* Exercise *
Copy exactly the lines of the material below that run from the one containing "checks and files" through the one containing "bpy.context.scene.collection.objects.link(empty)". Copy no other lines.

* Data section *
* Start *
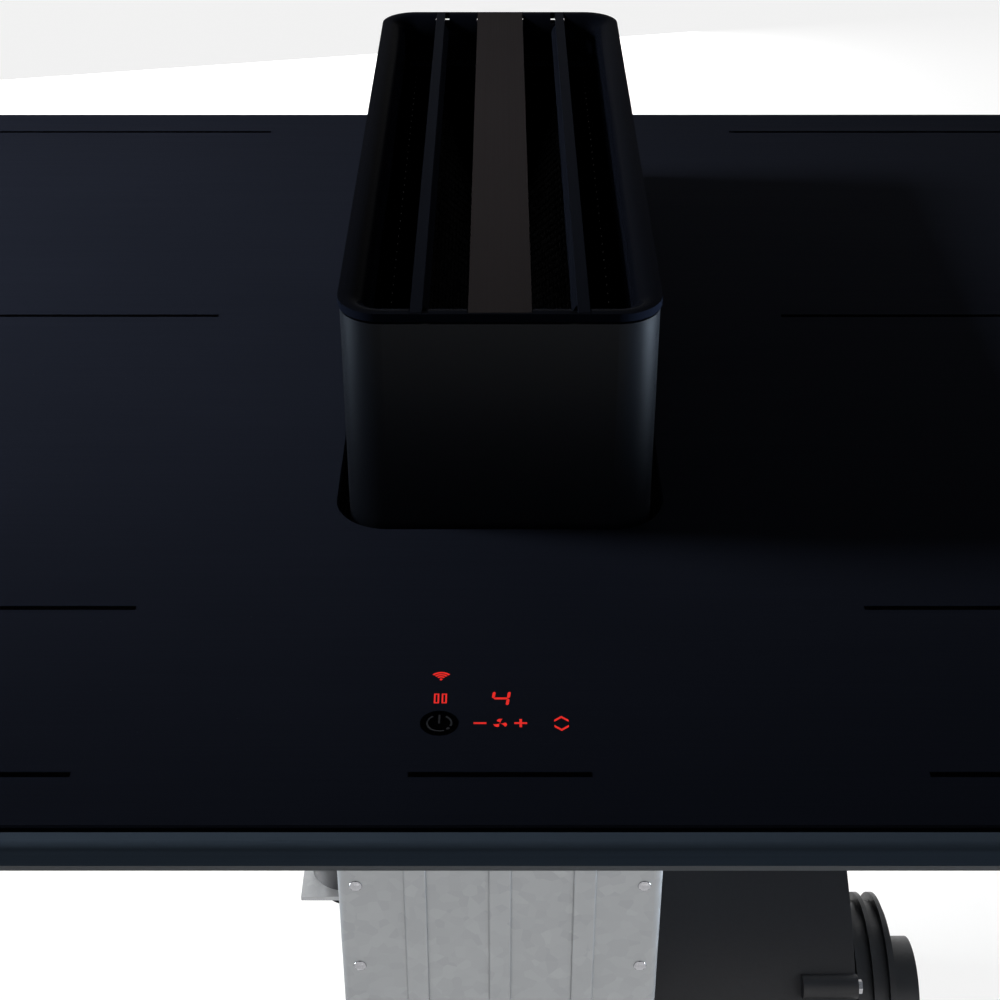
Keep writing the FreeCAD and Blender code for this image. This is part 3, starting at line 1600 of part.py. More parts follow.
def make_terminal_box():
    """The mains box on the shaft's left side, its cover and its cable gland."""
    wall = S.box_wall
    shell_right = -shaft_outer
    floor_x = shell_right - wall
    body = new_body("terminal_box")
    pad(body, "X", box_left + wall, shell_right,
        rectangle(box_front, box_back, box_low, box_high, S.box_corner))
    pocket(body, "X", box_left + wall, floor_x,
           rectangle(box_front + wall, box_back - wall, box_low + wall, box_high - wall,
                     S.box_corner - wall))
    gland_x = box_left + S.box_width / 2
    gland_y = box_back - S.gland_inset
    neck = S.gland_bore + S.gland_wall
    pocket(body, "Z", box_low, box_low + wall, (gland_x, gland_y, neck))
    block_front = box_front + S.block_height
    block_low = (box_low + box_high) / 2
    pad(body, "X", floor_x - S.block_depth, floor_x,
        rectangle(block_front, block_front + S.block_length, block_low,
                  block_low + S.block_height))
    node(body, "terminal_box")
    cover = plate("terminal_cover", "X", box_left, box_left + wall,
                  rectangle(box_front, box_back, box_low, box_high, S.box_corner))
    node(cover, "terminal_cover")
    nut = S.gland_bore + S.gland_nut
    length = S.gland_length
    profile = [(S.gland_bore, -length), (nut, -length), (nut, 0.0), (neck, 0.0),
               (neck, S.gland_neck), (S.gland_bore, S.gland_neck)]
    gland = spin("cable_gland", [profile])
    node(place(gland, gland_x, gland_y, box_low), "cable_gland")


def clip_outline(side):
    """A spring clip seen from the front: a leg on the tray's wall, then a bow."""
    near = module_outer * side
    far = near + S.clip_thickness * side
    top = -S.clip_top
    bow_top = top - S.clip_leg
    bow_low = bow_top - S.clip_bow
    radius = bulge_radius((far, bow_top), (far, bow_low), S.clip_bulge)
    return [((near, top), None), ((far, top), None), ((far, bow_top), (radius, -side)),
            ((far, bow_low), None), ((near, bow_low), (radius, side)), ((near, bow_top), None)]


def make_clips():
    """Four spring clips on the trays' outer walls that grip the sides of the cut-out."""
    clips = []
    for side in (-1, 1):
        for middle in clip_rows():
            clip = new_body("clip")
            sketch = sketch_at(clip, "Y", middle + S.clip_width / 2)
            draw_loop(sketch, clip_outline(side))
            strip = clip.newObject("PartDesign::Pad", "strip")
            strip.Profile = sketch
            bind(strip, "Length", S.clip_width)
            clips.append(clip)
    node(group(*clips), "worktop_clamps")


def clip_rows():
    return module_front + S.clip_inset, module_back - S.clip_inset


def hexagon_head(x, y, z):
    """A screw head with six flats that stands on a face square to X."""
    head = doc.addObject("Part::Prism", "head")
    head.Polygon = 6
    bind(head, "Circumradius", S.head_radius)
    bind(head, "Height", S.head_height)
    return place(head, x, y, z, TURNS["X"])


def make_screws():
    """Screw heads on the clips, the motor's flange, the blower's cover and the mains box."""
    heads = []
    height = S.head_height
    leg_z = -S.clip_top - S.clip_leg / 2
    for side in (-1, 1):
        face = module_outer + S.clip_thickness
        near, _ = sided(side, face, face + height)
        heads += [hexagon_head(near, y, leg_z) for y in clip_rows()]
    ring = (S.blower_motor_radius + S.motor_flange_width / 2) * math.sqrt(0.5)
    for y in (blower_y - ring, blower_y + ring):
        for z in (blower_z - ring, blower_z + ring):
            heads.append(hexagon_head(scroll_high + S.motor_flange, y, z))
    heads += [hexagon_head(scroll_high, y, z) for y, z in lug_spots()]
    inset = S.box_corner + S.head_radius
    for y in (box_front + inset, box_back - inset):
        heads += [hexagon_head(box_left - height, y, z)
                  for z in (box_low + inset, box_high - inset)]
    node(group(*heads), "screws")


make_glass()
make_trim()
make_rim_seal()
make_wiper()
make_shroud()
make_bezel()
make_inlet_bar()
make_vane(-1, "vane_left")
make_vane(1, "vane_right")
make_cross_ties()
make_filters()
make_carriage()
make_lift_nut()
make_shaft()
make_guides()
make_screw()
make_pulleys()
make_lift_motor()
make_drip_tray()
make_scroll()
make_inlet_ring()
make_wheel()
make_blower_motor()
make_transition()
make_spigot()
make_flaps()
make_tray(-1, "tray_left")
make_tray(1, "tray_right")
make_coils()
make_module_electronics()
make_control()
make_terminal_box()
make_clips()
make_screws()

# ---------------------------------------------------------------- checks and files

doc.recompute()
faults = []
for thing in doc.Objects:
    if "Invalid" in thing.State or "Error" in thing.State:
        faults.append(f"{thing.Name} ({thing.Label}): {thing.State}")
for label, thing in nodes.items():
    shape = thing.Shape
    if shape.isNull() or not shape.isValid() or shape.Volume <= 0:
        faults.append(f"{label}: shape is not sound")
if faults:
    raise RuntimeError("; ".join(faults))
os.makedirs("parts", exist_ok=True)
for label, thing in nodes.items():
    thing.Shape.exportStep(f"parts/{label}.step")
print(len(nodes), "sub-parts written")
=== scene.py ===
import json
import math

import bmesh
import bpy
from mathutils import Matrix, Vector


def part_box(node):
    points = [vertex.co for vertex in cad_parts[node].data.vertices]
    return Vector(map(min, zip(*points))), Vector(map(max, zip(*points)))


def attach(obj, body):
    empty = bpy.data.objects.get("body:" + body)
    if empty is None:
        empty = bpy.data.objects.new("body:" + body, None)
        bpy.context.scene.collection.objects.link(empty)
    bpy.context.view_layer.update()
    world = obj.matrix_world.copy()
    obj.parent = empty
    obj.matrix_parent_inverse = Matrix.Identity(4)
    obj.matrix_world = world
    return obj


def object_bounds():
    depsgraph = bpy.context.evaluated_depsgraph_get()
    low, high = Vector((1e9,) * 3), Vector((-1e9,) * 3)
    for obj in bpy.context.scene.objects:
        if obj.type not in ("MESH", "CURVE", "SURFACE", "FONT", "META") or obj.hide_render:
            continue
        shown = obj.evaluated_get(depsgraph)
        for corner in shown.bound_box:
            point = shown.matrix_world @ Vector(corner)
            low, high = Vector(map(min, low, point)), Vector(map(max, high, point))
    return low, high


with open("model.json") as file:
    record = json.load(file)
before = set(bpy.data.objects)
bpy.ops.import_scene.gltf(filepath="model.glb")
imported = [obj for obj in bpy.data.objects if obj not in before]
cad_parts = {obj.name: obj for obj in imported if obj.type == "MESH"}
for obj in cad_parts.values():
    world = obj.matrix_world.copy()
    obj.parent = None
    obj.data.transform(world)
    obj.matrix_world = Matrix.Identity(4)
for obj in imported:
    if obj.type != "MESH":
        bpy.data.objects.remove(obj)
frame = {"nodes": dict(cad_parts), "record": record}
cad_low, cad_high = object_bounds()
nodes = frame["nodes"]

MM = 0.001

# ------------------------------------------------------------------ places read from the frame

glass_low, glass_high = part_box("glass_plate")
GLASS_TOP = glass_high.z
# rows of the print, in millimetres from the middle, counted from the front edge of the glass
FRONT = glass_low.y / MM
CONTROL_LINE = FRONT + 20.2
KEY_ROW = FRONT + 41.7
DIGIT_ROW = FRONT + 52.6
SENSOR_ROW = FRONT + 61.2
FRONT_ZONE_LINE = FRONT + 96.2
REAR_ZONE_LINE = glass_high.y / MM - 23.5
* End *
* Task response *
# ---------------------------------------------------------------- checks and files

doc.recompute()
faults = []
for thing in doc.Objects:
    if "Invalid" in thing.State or "Error" in thing.State:
        faults.append(f"{thing.Name} ({thing.Label}): {thing.State}")
for label, thing in nodes.items():
    shape = thing.Shape
    if shape.isNull() or not shape.isValid() or shape.Volume <= 0:
        faults.append(f"{label}: shape is not sound")
if faults:
    raise RuntimeError("; ".join(faults))
os.makedirs("parts", exist_ok=True)
for label, thing in nodes.items():
    thing.Shape.exportStep(f"parts/{label}.step")
print(len(nodes), "sub-parts written")
=== scene.py ===
import json
import math

import bmesh
import bpy
from mathutils import Matrix, Vector


def part_box(node):
    points = [vertex.co for vertex in cad_parts[node].data.vertices]
    return Vector(map(min, zip(*points))), Vector(map(max, zip(*points)))


def attach(obj, body):
    empty = bpy.data.objects.get("body:" + body)
    if empty is None:
        empty = bpy.data.objects.new("body:" + body, None)
        bpy.context.scene.collection.objects.link(empty)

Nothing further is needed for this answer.